Diese beiden Kräfte, stochastische Komplexität und unveränderliche Regelmäßigkeit, sind die beiden Pole, zwischen denen unser Verständnis der zeitgenössischen Weltsituation oszilliert. Die konzeptuellen und narrativen Herausforderungen, die meine Arbeit darlegt, bestehen darin, jeden Pol in seine narrative Struktur einzubinden.
Text: Michael Baers
Michael BAERS erhielt 2014 seinen PhD in Practice von der Akademie der Bildenden Künste in Wien. Er hat seine Arbeit international in vielen bedeutenden Kunstinstitutionen ausgestellt, unter anderem im Museum für Angewandte Kunst Frankfurt am Main, dem Haus der Kulturen der Welt in Berlin, und dem Van Abbemuseum in Amsterdam.
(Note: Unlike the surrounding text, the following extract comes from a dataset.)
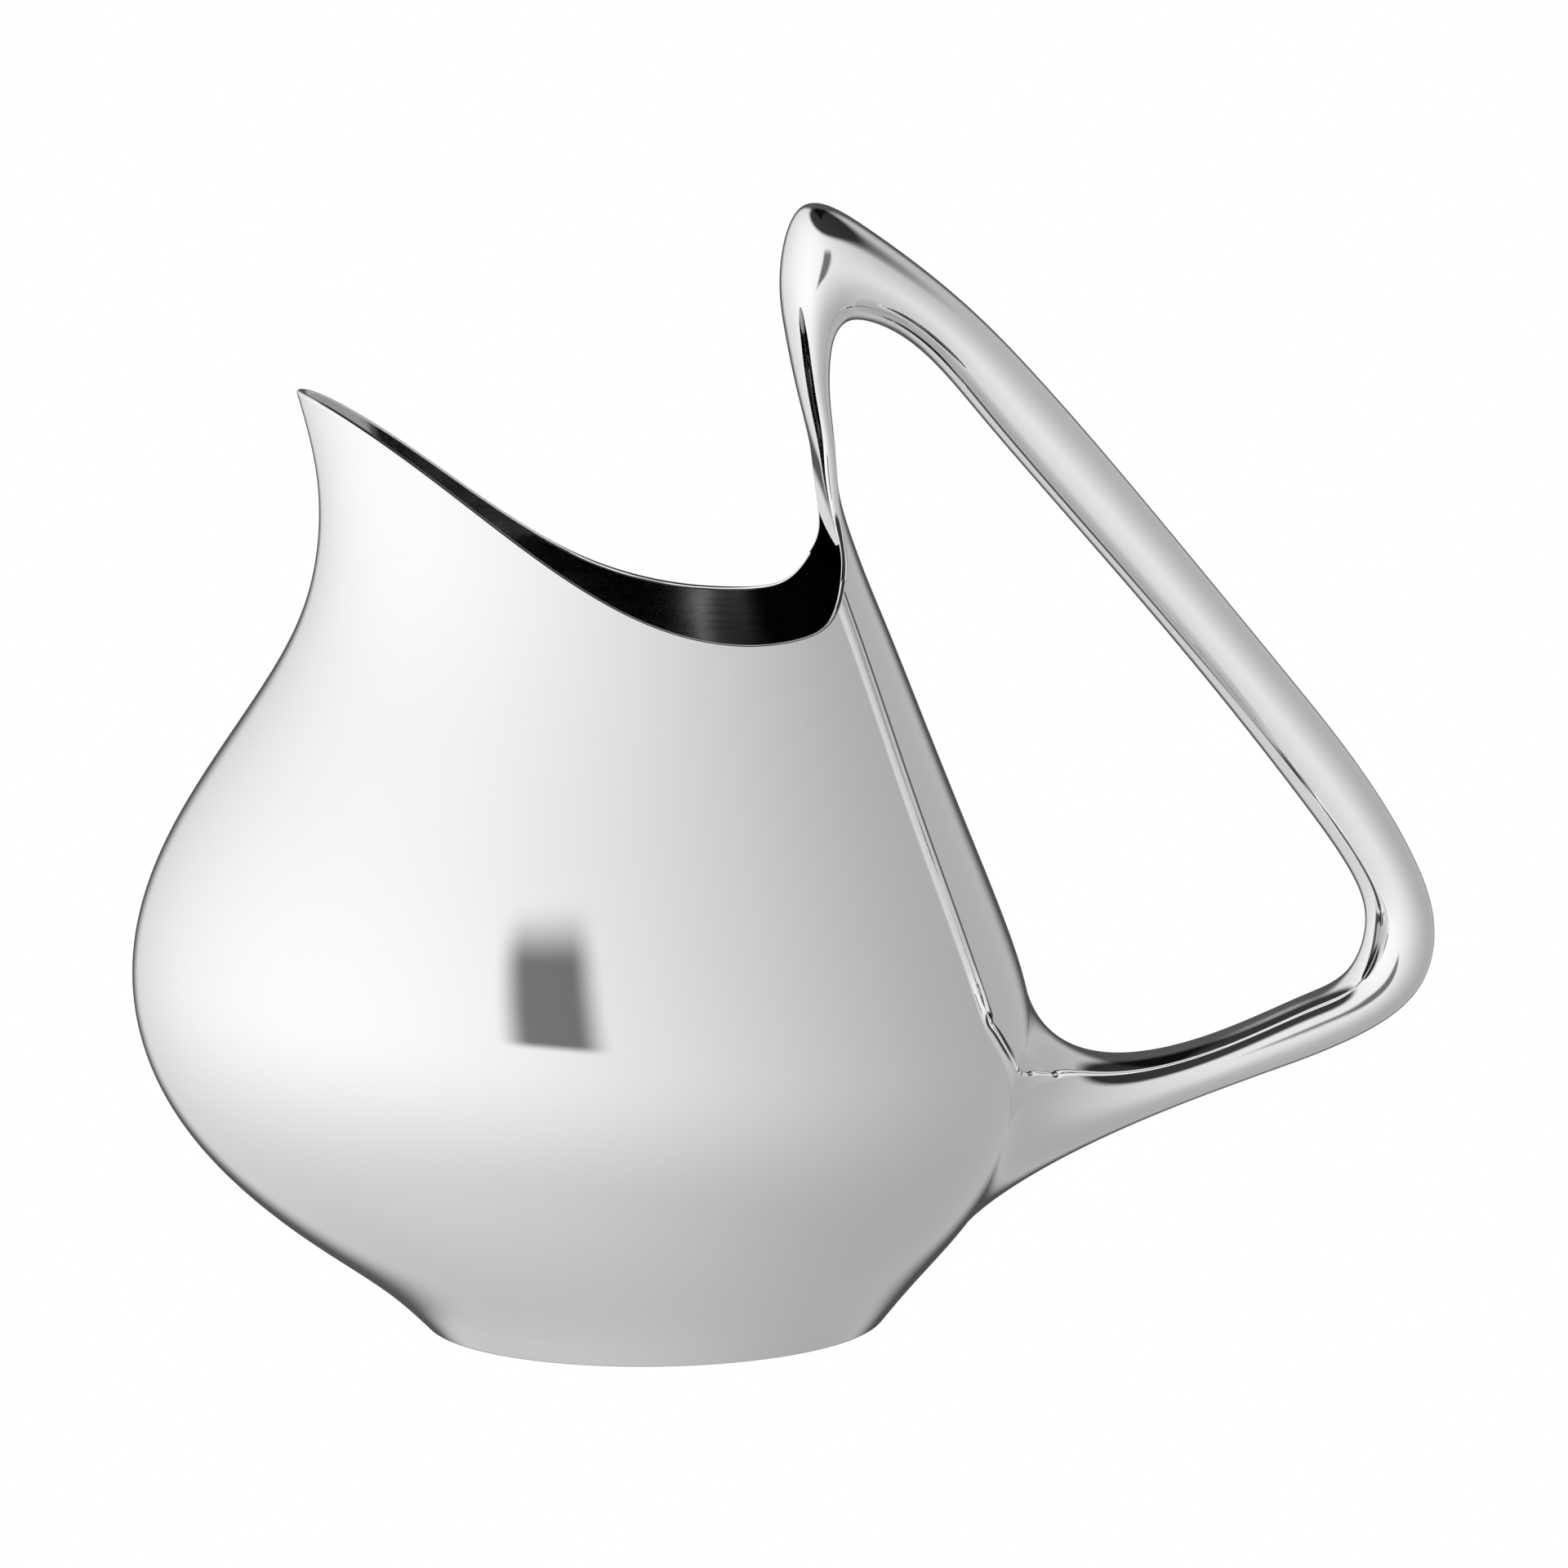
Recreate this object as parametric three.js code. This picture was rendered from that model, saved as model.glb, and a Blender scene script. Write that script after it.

Seit 2010 war seine Arbeit auf die kulturellen Ergebnisse der fehlenden Konfliktlösung im Nahen Osten und in Nordafrika fokussiert. Seit 2013 hat er im Rahmen eines einzigartigen fotografischen Projekts mit dem Titel Necessità dei Volti geforscht, das aus dem Krieg zwischen den Völkern der Westsahara und Marokkos hervorgegangen ist. Dazu gehörten auch Recherchen auf dem Feld der Medientheorie und der Visual Studies in Verbindung mit der Geschichte des westlichen Nordafrika. Zuvor erforschte Baers Kulturpolitiken in Israel und Palästina, woraus 2014 in Zusammenarbeit mit dem Haus der Kulturen der Welt in Berlin die Online-Publikation An Oral History of Picasso in Palestine entstand. Außerdem gestaltete er Comics und Texte über zeitgenössische Kunst und künstlerische Forschung, Kulturpolitik und Urbanismus und veröffentlichte Beiträge in internationalen Magazinen wie A-Prior, e-flux journal und Vector – critical research in context.